╭──

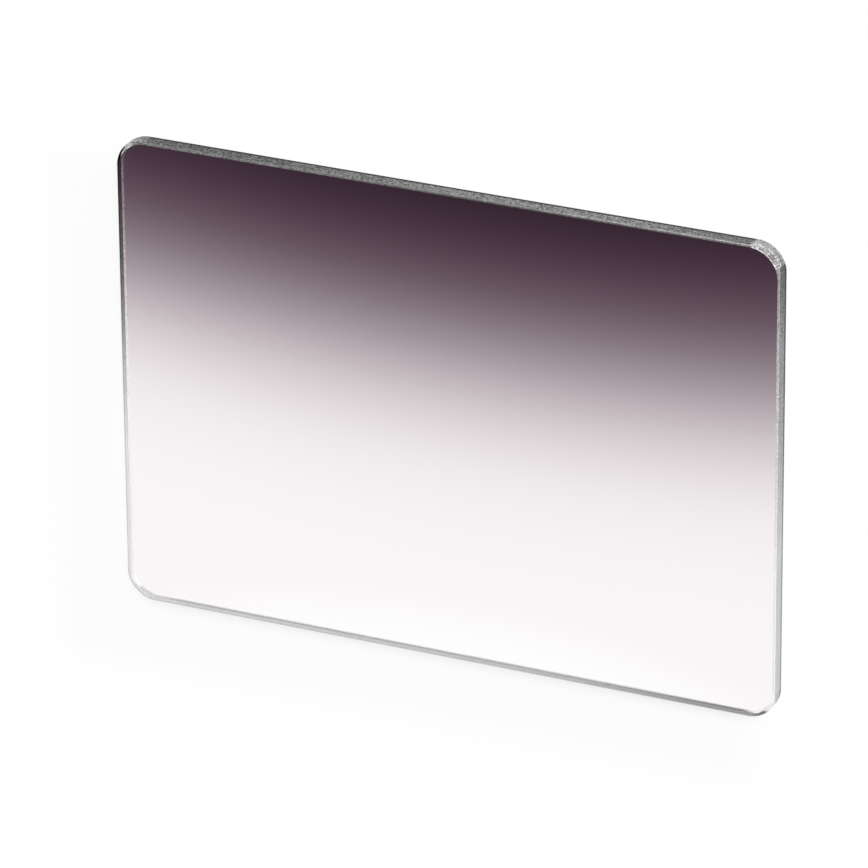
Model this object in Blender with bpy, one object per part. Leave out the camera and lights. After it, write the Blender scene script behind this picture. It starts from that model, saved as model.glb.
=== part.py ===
"""A rectangular graduated filter for a camera's matte box: one plate of optical glass.

The plate lies on its back face, with its coated face up. X runs along its long side, +Y points to
the dark edge and +Z out of the coated face. The origin is under its middle, on the back face.
All its edges are ground, and a narrow bevel, the arris, takes the sharp edge off both faces. The
arris is ground wider round the corners than along the sides, and stays at 45 degrees there.
"""

import math

import bmesh
import bpy
from mathutils import Vector

# Driving sizes, in metres
PLATE_LENGTH = 0.1435
PLATE_HEIGHT = 0.1016
PLATE_THICKNESS = 0.0040
CORNER_RADIUS = 0.0055
SIDE_ARRIS = 0.0004
CORNER_ARRIS = 0.0008

# How finely a corner's quarter turn is cut
CORNER_SEGMENTS = 24

# The coat, from the clear edge to the dark edge: the share of the height, and the glass's colour
COAT_COLOURS = (
    (0.00, (0.94, 0.92, 0.93)),
    (0.38, (0.89, 0.86, 0.87)),
    (0.58, (0.58, 0.52, 0.55)),
    (0.75, (0.23, 0.17, 0.20)),
    (1.00, (0.04, 0.02, 0.03)),
)
GROUND_EDGE_COLOUR = (0.32, 0.34, 0.33)


def clear_scene():
    for old in list(bpy.data.objects):
        bpy.data.objects.remove(old, do_unlink=True)


def face_corner_radius():
    """Radius of the polished face's corner, which leaves the wider arris at the corner's middle."""
    diagonal = math.sqrt(2)
    extra = CORNER_ARRIS - SIDE_ARRIS * diagonal
    return max(CORNER_RADIUS + extra / (diagonal - 1), 0.0)


def rounded_outline(length, height, radius):
    """Corner points of a rounded rectangle, one arc a corner, with each point's outward direction."""
    points = []
    for quarter, (side_x, side_y) in enumerate(((1, 1), (-1, 1), (-1, -1), (1, -1))):
        centre = Vector((side_x * (length / 2 - radius), side_y * (height / 2 - radius), 0))
        for step in range(CORNER_SEGMENTS + 1):
            angle = math.radians(90) * (quarter + step / CORNER_SEGMENTS)
            outward = Vector((math.cos(angle), math.sin(angle), 0))
            points.append((centre + radius * outward, outward))
    return points


def plate_sections():
    """The four outlines that the plate is lofted through, from the back face to the coated face."""
    edge = rounded_outline(PLATE_LENGTH, PLATE_HEIGHT, CORNER_RADIUS)
    face = rounded_outline(
        PLATE_LENGTH - 2 * SIDE_ARRIS,
        PLATE_HEIGHT - 2 * SIDE_ARRIS,
        face_corner_radius(),
    )
    top = Vector((0, 0, PLATE_THICKNESS))
    back_face = [point for point, outward in face]
    coated_face = [point + top for point, outward in face]
    lower_edge = []
    upper_edge = []
    for (edge_point, outward), (face_point, _) in zip(edge, face):
        # At 45 degrees the arris goes as deep as it is wide
        depth = Vector((0, 0, (edge_point - face_point).dot(outward)))
        lower_edge.append(edge_point + depth)
        upper_edge.append(edge_point + top - depth)
    return back_face, lower_edge, upper_edge, coated_face


def loft(name, sections):
    """A closed solid from outlines that run anticlockwise, seen from above, one above the other."""
    bm = bmesh.new()
    rings = [[bm.verts.new(point) for point in section] for section in sections]
    for lower, upper in zip(rings, rings[1:]):
        for here in range(len(lower)):
            after = (here + 1) % len(lower)
            bm.faces.new((lower[here], lower[after], upper[after], upper[here]))
    bm.faces.new(reversed(rings[0]))
    bm.faces.new(rings[-1])
    mesh = bpy.data.meshes.new(name)
    bm.to_mesh(mesh)
    bm.free()
    return mesh


def principled(name, roughness, transmission, ior=1.52):
    material = bpy.data.materials.new(name)
    material.use_nodes = True
    shader = material.node_tree.nodes["Principled BSDF"]
    shader.inputs["Roughness"].default_value = roughness
    shader.inputs["Metallic"].default_value = 0.0
    shader.inputs["Transmission Weight"].default_value = transmission
    shader.inputs["IOR"].default_value = ior
    return material, shader


def coated_glass():
    """Clear polished glass, with a coat that darkens it softly towards the dark edge."""
    material, shader = principled("coated_glass", roughness=0.02, transmission=1.0)
    nodes = material.node_tree.nodes
    links = material.node_tree.links
    place = nodes.new("ShaderNodeTexCoord")
    split = nodes.new("ShaderNodeSeparateXYZ")
    share = nodes.new("ShaderNodeMapRange")
    share.inputs["From Min"].default_value = -PLATE_HEIGHT / 2
    share.inputs["From Max"].default_value = PLATE_HEIGHT / 2
    coat = nodes.new("ShaderNodeValToRGB")
    stops = coat.color_ramp.elements
    for position, colour in COAT_COLOURS[1:-1]:
        stops.new(position)
    for stop, (position, colour) in zip(stops, COAT_COLOURS):
        stop.color = (*colour, 1.0)
    links.new(place.outputs["Object"], split.inputs["Vector"])
    links.new(split.outputs["Y"], share.inputs["Value"])
    links.new(share.outputs["Result"], coat.inputs["Fac"])
    links.new(coat.outputs["Color"], shader.inputs["Base Color"])
    return material


def ground_glass():
    """The satin surface that the grinding wheel leaves on the edges."""
    material, shader = principled("ground_glass", roughness=0.6, transmission=0.0)
    shader.inputs["Base Color"].default_value = (*GROUND_EDGE_COLOUR, 1.0)
    return material


def filter_plate(collection):
    plate = bpy.data.objects.new("filter_plate", loft("filter_plate", plate_sections()))
    collection.objects.link(plate)
    plate.data.materials.append(coated_glass())
    plate.data.materials.append(ground_glass())
    polished, ground = 0, 1
    for face in plate.data.polygons:
        flat_face = abs(face.normal.z) > math.cos(math.radians(20))
        face.material_index = polished if flat_face else ground
    plate.data.shade_smooth()
    plate.data.set_sharp_from_angle(angle=math.radians(30))
    return plate


clear_scene()
part_collection = bpy.data.collections.new("graduated_filter")
bpy.context.scene.collection.children.link(part_collection)
filter_plate(part_collection)
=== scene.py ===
"""The finish of a graduated filter plate for a camera's matte box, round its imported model.

The plate lies on its back face with the coated face up: X runs along its long side and +Y points
to the dark edge. Lengths are in metres, and those whose names end in _MM are in millimetres.
"""

import math

import bmesh
import bpy
from mathutils import Matrix, Vector


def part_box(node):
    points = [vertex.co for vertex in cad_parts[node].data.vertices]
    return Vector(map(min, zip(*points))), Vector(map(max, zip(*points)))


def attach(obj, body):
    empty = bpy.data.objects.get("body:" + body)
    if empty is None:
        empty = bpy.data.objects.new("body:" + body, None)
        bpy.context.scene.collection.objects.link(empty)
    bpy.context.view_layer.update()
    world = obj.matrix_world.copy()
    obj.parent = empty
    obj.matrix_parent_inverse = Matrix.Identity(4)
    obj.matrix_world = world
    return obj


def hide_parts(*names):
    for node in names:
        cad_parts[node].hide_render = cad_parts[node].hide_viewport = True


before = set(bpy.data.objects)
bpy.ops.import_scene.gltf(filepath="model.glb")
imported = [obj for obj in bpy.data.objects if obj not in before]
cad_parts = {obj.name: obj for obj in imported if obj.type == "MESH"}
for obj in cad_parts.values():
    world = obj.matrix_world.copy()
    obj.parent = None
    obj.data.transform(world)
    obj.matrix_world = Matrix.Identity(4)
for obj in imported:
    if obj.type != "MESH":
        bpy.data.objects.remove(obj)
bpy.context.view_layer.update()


# The plate is one piece of clear optical glass, cut to size, with its corners ground round. A
# grinding wheel then takes the sharp edge off both faces at 45 degrees. This bevel, the arris, is
# narrow along the sides and widens round each corner, where the plate turns under the wheel.
low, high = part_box("filter_plate")
LENGTH, HEIGHT, THICKNESS = high - low
MIDDLE = (low + high) / 2
CORNER_RADIUS = 0.0055
CORNER_STEPS = 24
CORNERS = ((1, 1), (-1, 1), (-1, -1), (1, -1))
SIDE_ARRIS = 0.0004
FACE_CORNER_RADIUS = 0.006066
SMOOTH_BELOW = math.radians(10)
TOUCHING = 2e-5


def select_only(kind, wanted):
    """In edit mode, selects the verts, edges or faces that pass the test, and nothing else."""
    modes = ("VERT", "EDGE", "FACE")
    bpy.context.tool_settings.mesh_select_mode = [mode == kind for mode in modes]
    bpy.ops.mesh.select_all(action="DESELECT")
    edited = bmesh.from_edit_mesh(bpy.context.object.data)
    elements = {"VERT": edited.verts, "EDGE": edited.edges, "FACE": edited.faces}[kind]
    for element in elements:
        element.select_set(wanted(element))
    edited.select_flush_mode()
    bmesh.update_edit_mesh(bpy.context.object.data)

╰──

Extract, word for word, the line containing "return plate", the line containing "imported = [obj", and every line between them.

Written solution:
    return plate


clear_scene()
part_collection = bpy.data.collections.new("graduated_filter")
bpy.context.scene.collection.children.link(part_collection)
filter_plate(part_collection)
=== scene.py ===
"""The finish of a graduated filter plate for a camera's matte box, round its imported model.

The plate lies on its back face with the coated face up: X runs along its long side and +Y points
to the dark edge. Lengths are in metres, and those whose names end in _MM are in millimetres.
"""

import math

import bmesh
import bpy
from mathutils import Matrix, Vector


def part_box(node):
    points = [vertex.co for vertex in cad_parts[node].data.vertices]
    return Vector(map(min, zip(*points))), Vector(map(max, zip(*points)))


def attach(obj, body):
    empty = bpy.data.objects.get("body:" + body)
    if empty is None:
        empty = bpy.data.objects.new("body:" + body, None)
        bpy.context.scene.collection.objects.link(empty)
    bpy.context.view_layer.update()
    world = obj.matrix_world.copy()
    obj.parent = empty
    obj.matrix_parent_inverse = Matrix.Identity(4)
    obj.matrix_world = world
    return obj


def hide_parts(*names):
    for node in names:
        cad_parts[node].hide_render = cad_parts[node].hide_viewport = True


before = set(bpy.data.objects)
bpy.ops.import_scene.gltf(filepath="model.glb")
imported = [obj for obj in bpy.data.objects if obj not in before]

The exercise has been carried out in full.